Aus der Biographie Maximilian Kolbes wissen wir, dass er als junger Franziskaner-Minorit und auch am Anfang seines Priestertums eng war. So lehnte er – auch schroff – alle ab, die ungläubig waren, besonders die, die dem Freimaurertum angehörten, das zu seiner Zeit weit verbreitet war. Er war auch antijüdisch (nicht antisemitisch) eingestellt, weil er die Juden als Kontrahenten der Christen sah und als Christusmörder betrachtete; mit ihnen wollte er nichts zu tun haben. Das war eine verkehrte/engherzige Einstellung und entspricht nicht der Weisung Jesu: „Liebe deinen (jeden) Nächsten wie dich selbst“ (Lk 10,27). Im Laufe seines Lebens, durch Studium und viele persönliche Erfahrungen in Rom und in Polen, dann in Japan und auf vielen Reisen wurde sein Herz immer weiter und warm für alle Menschen. Immer mehr betrachtete er alle Menschen als geliebte Kinder Gottes und Schwestern und Brüder Jesu Christi. So konnte er 1940/41 in Niepokalanów auch Juden vor den Nazis verstecken.

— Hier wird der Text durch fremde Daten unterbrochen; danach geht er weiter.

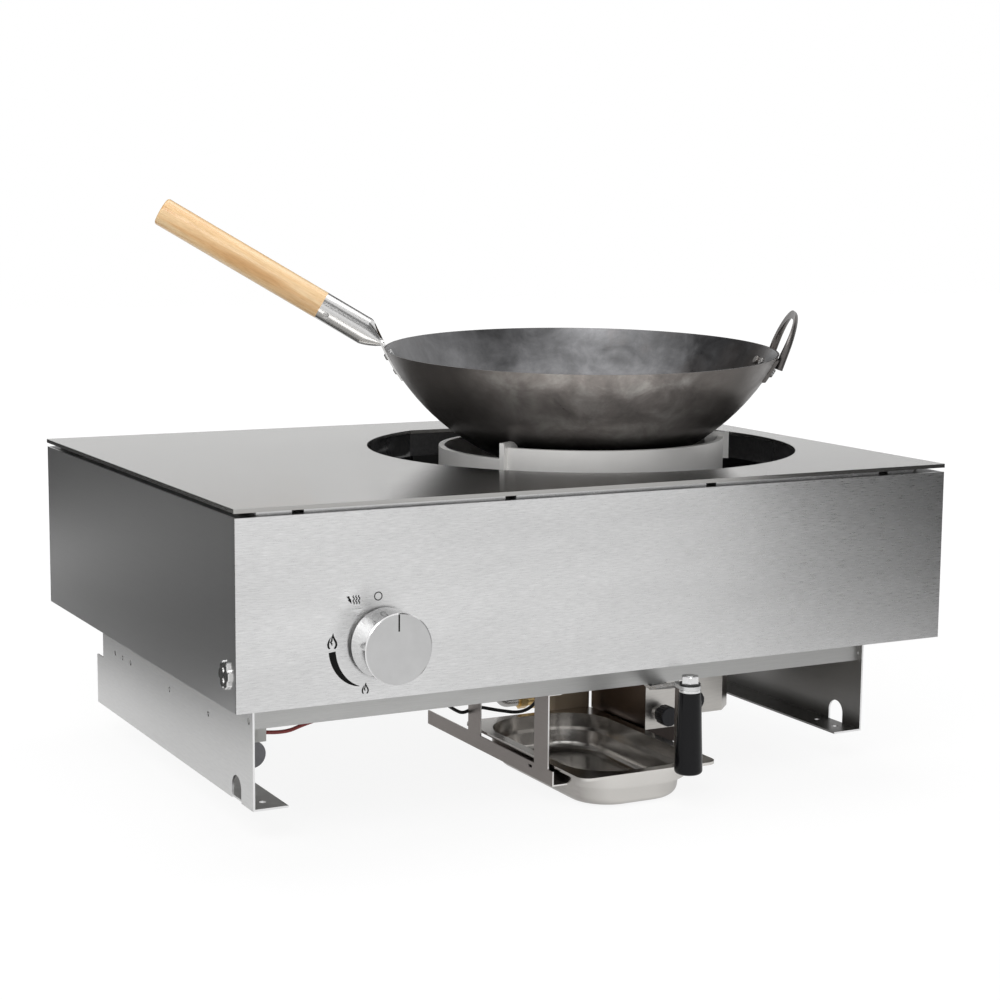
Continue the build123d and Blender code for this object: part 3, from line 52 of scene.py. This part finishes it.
# Places and directions on the model that the finishes and the signs go by
panel_face = -0.299
knob_centre = Vector((-0.2545, panel_face, 0.1686))
knob_front = -0.335
bowl_step = 0.272
wok_centre = (0.1275, 0.003, 0.5164)
wok_outer_radius = 0.245
wok_wall = 0.002
foot_darkening_full = 0.312
foot_darkening_end = 0.340
red_sheath_end = -0.236
black_sheath_start = -0.228
handle_turn = (0.0, radians(-30.1), radians(152.3))


# Node helpers

def feed(tree, socket, value):
    """Links another node's output to a socket, or sets a plain value; a colour is three numbers."""
    if isinstance(value, bpy.types.NodeSocket):
        tree.links.new(value, socket)
    elif socket.type == "RGBA":
        socket.default_value = (*value, 1.0)
    else:
        socket.default_value = value


def fill(tree, node, values):
    """Feeds a node's inputs; values maps their names, or numbers, to what they get."""
    for name, value in values.items():
        feed(tree, node.inputs[name], value)


def add_node(tree, kind, values):
    node = tree.nodes.new("ShaderNode" + kind)
    fill(tree, node, values)
    return node


def calculate(tree, operation, *values):
    """Result of a sum, product or the like of numbers and other nodes' outputs."""
    node = tree.nodes.new("ShaderNodeMath")
    node.operation = operation
    fill(tree, node, dict(enumerate(values)))
    return node.outputs["Value"]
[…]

In dieser Weite des Herzens gab er 1941 im Hungerbunker von Auschwitz freiwillig sein Leben hin für einen fremden Mitgefangenen.

Inspiration für unseren Weg

Maximilian Kolbe kann uns Folgendes lehren:

Christsein, christliche Vollkommenheit und Heiligkeit bestehen in einem weiten und warmen Herzen für alle Menschen nah und fern.

Wenn das Herz weit wird für die Mitmenschen und alle ihre Situationen und sich erwärmen kann, besonders für die Leidenden und Bedürftigen, Ausgegrenzten und Armen, dann sind wir auf dem Weg der Heiligkeit. Der „barmherzige Samariter“ (Lk 10,25-37) und Matthäus 25 sind die entscheidenden Regeln für die Heiligkeit.

Das Rezept, auf dem Weg der „keuschen Heiligkeit und des Martyriums“ für das Evangelium Jesu Christi der Gottes- und Nächstenliebe zu bleiben und nicht zu resignieren, ist für Maximilian Kolbe Gebet und Arbeit, geistliche Lesung und Gespräche, Buße und Abtötung.

Alle unsere Bemühungen im Gebet, im Gottesdienst, im Verzicht, auch in Buße und Abtötung müssen der Weite des Herzens und der Wärme des Herzens dienen, die die Beweise der Heiligkeit sind.

Wenn wir den heiligen Maximilian Kolbe so sehen, kann er uns inspirieren für unseren Weg der Heiligkeit. Er ist nicht von Glaubenszweifeln und Resignation, von den Versuchungen des Aufgebens und des Aufhörens verschont geblieben. Auch er hat die Nacht des Glaubens oder der Seele gespürt und erlitten. Er ist dadurch gewachsen und reifer im Glauben und christlichen Leben geworden.

Maria als Weggefährtin

Auf dem Weg der Heiligkeit ist Maria, die Mutter Jesu und unsere Mutter, treue Weggefährtin. Im Blick auf die Gottesmutter ist Maximilian Kolbe auf dem Weg der Heiligkeit geblieben, auf dem sein Herz weit und warm wurde. Der Märtyrer der Nächstenliebe will auch uns inspirieren, mit Maria zu Jesus Christus zu gelangen, ihm nachzufolgen und ihn nachzuahmen in der Liebe zu Gott und im Dienst an den Mitmenschen sowie der ganzen Schöpfung.